The boy wakes up in the street. He meets his canine companion who now is an ordinary dog who can not talk and discovers the non-talking non-living Colonel in the rubbish bin. The three walk down the street looking for a new adventure.

==Cast==

| Character | Original | English |
|---|---|---|
| Ted | Kyû Sakamoto | Stephen DeLugg as Ricky |
| Princess of the Purple Planet | Chiyoko Honma | Darla Hood |
| Lemuel Gulliver | Seiji Miyaguchi | Robert Harter as Prof. Gulliver |
| Colonel | Shôichi Ozawa | Bob Haymes |
| Mack the stray dog | Junko Hori | Herb Duncan as Pudge |
| Crow | Makiko Itô | Robert Harter as Sylvester |
| Cupid | Yukiko Okada | Unknown |
| Robot of the Blue Planet | Masao Imanishi | Robert Harter |
| King of the Purple Planet | Akira Ôizumi | Unknown |

==Production==
This was one of the first Toei animated features to depart from Asian mythology, though, like Toei's previous animated features, it is modeled after the Disney formula of animated musical feature. By borrowing elements from Hans Christian Andersen, Jonathan Swift and science fiction, it was hoped that this film would attract a large international audience. However, it proved to be no more popular than Toei's previous, Asian-themed films. After the failure in the U.S. of this and Toei's previous animated feature, this was the last Japanese animated feature to be released in the United States for almost five years, until Toei's The World of Hans Christian Andersen (1968) which was released in the U.S. in 1971.

===Staff===
Not yet the internationally popular electronic music composer he was later to become, Isao Tomita contributed the original Japanese score. However, for the American edition, songs were composed by Milton and Anne Delugg, who had provided the song "Hooray for Santy Claus" for Santa Claus Conquers the Martians (1964).

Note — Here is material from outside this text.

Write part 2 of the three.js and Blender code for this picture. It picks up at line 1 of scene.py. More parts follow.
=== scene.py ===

In one of his earliest animation jobs, a young Hayao Miyazaki worked on this film as an in-between artist. His contribution to the ending of the film brought Miyazaki to the attention of Toei. The screenplay was written by Shinichi Sekizawa, the writer of the first Mothra (1961). Sekizawa also contributed screenplays to some of the most popular films in the Godzilla series from King Kong vs. Godzilla (1962), to Godzilla vs. Mechagodzilla (1974), including Mothra vs. Godzilla (1964).

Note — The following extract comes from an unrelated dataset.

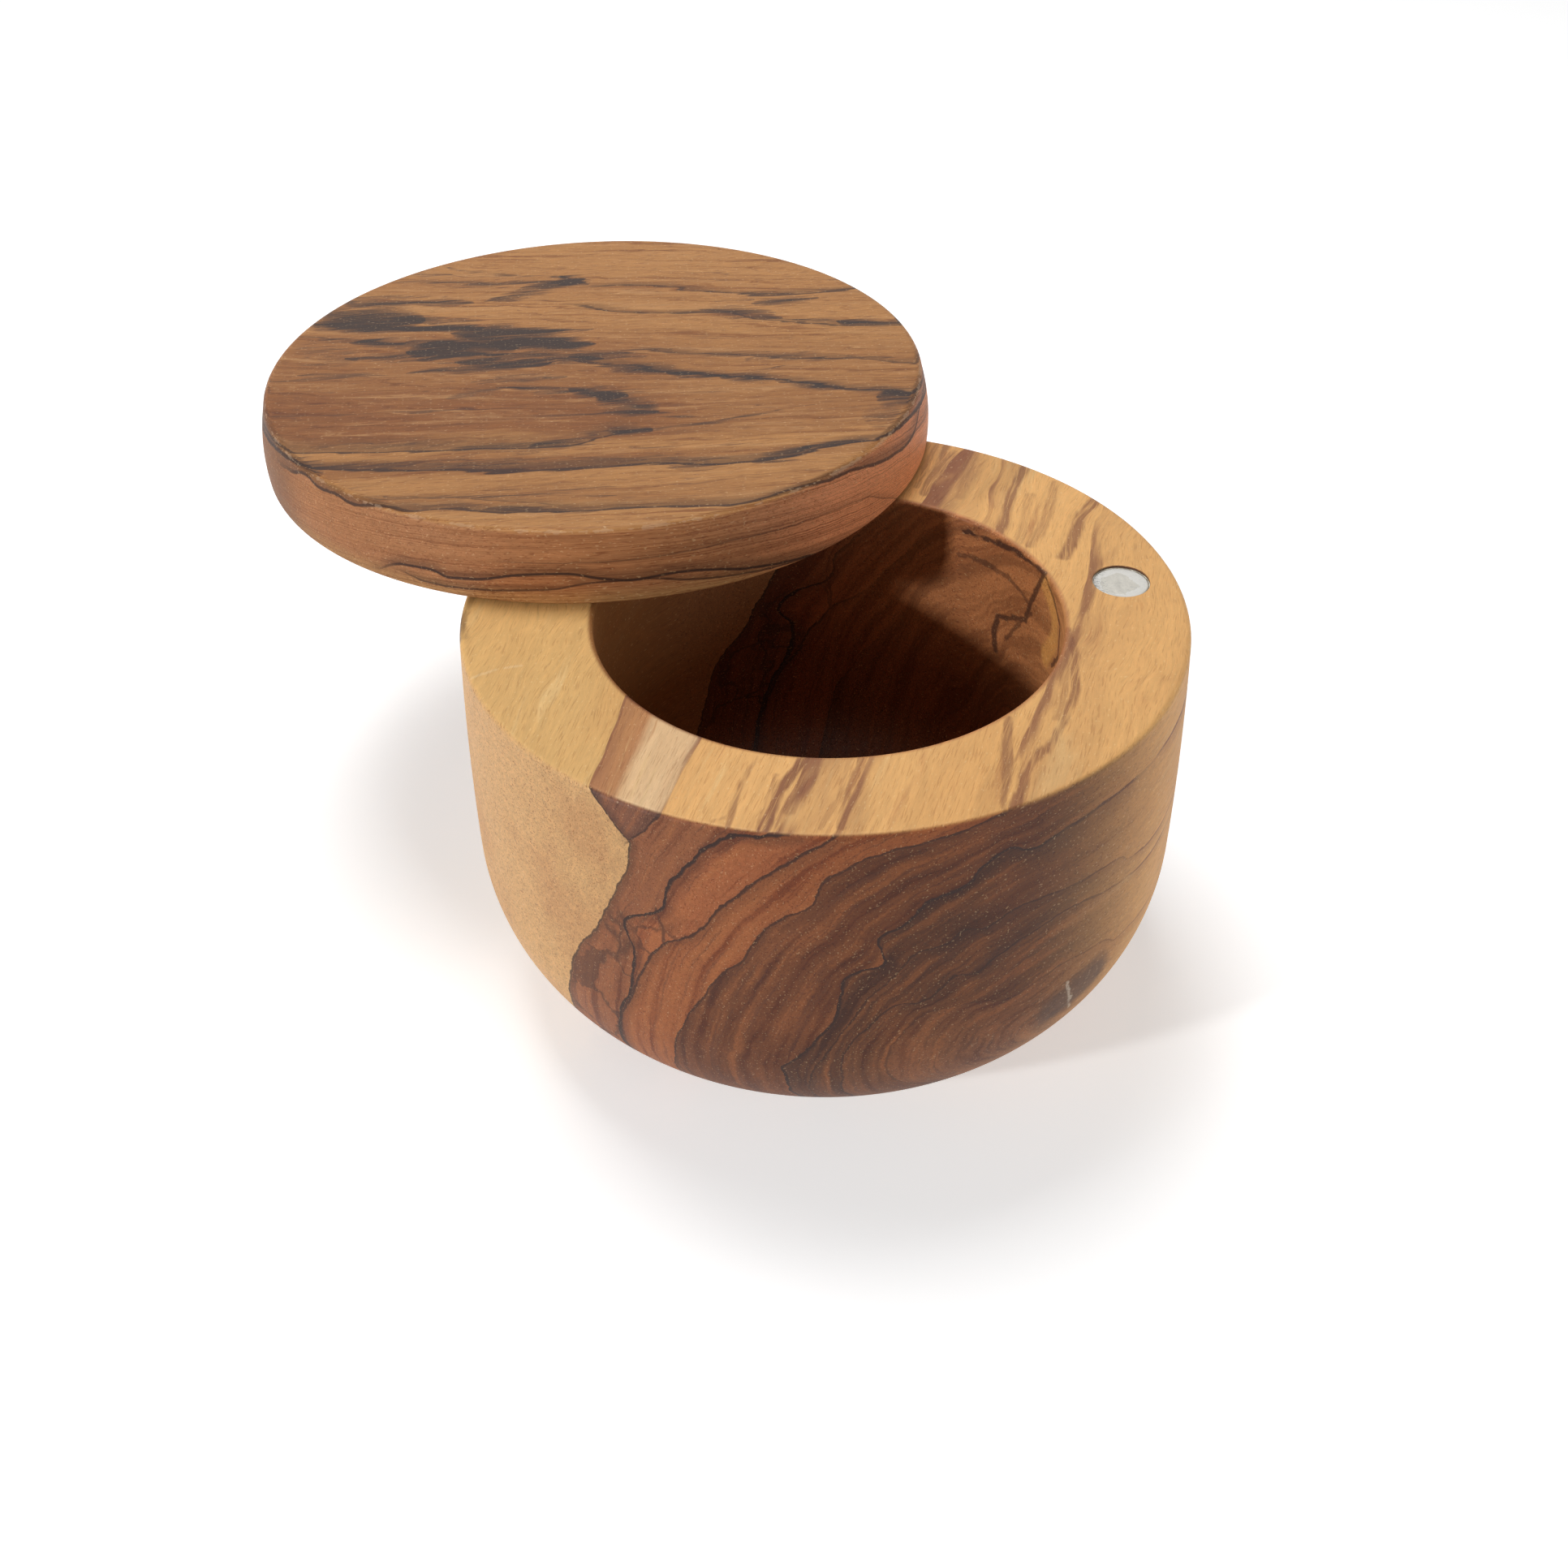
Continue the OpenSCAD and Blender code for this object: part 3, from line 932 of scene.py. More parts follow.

In the English language version, former Our Gang star Darla Hood provides the voice of the Princess.

===English soundtrack===
Milton DeLugg composed the score for the English language version of the film. Milton and his wife Anne Delugg co-wrote seven songs, and their son Stephen providing the voice of "Ricky". The songs are:
- "Think Tall"
- "The Earth Song"
- "I Wanna Be Like Gulliver!"
- "That's the Way It Goes"
- "Keep Your Hopes High"
- "Rise, Robots, Rise"
- "Deedle Dee Dum"

==Reception==
In a contemporary review, the Monthly Film Bulletin reviewed an 85-minute English-language dubbed version of the film, and described it as a "charmless animated feature". The review described the animation as "mediocre" and with "little variation or invention and a noticeable lack of perspective"

==Home media==
Synergy Entertainment released the film on DVD in the US.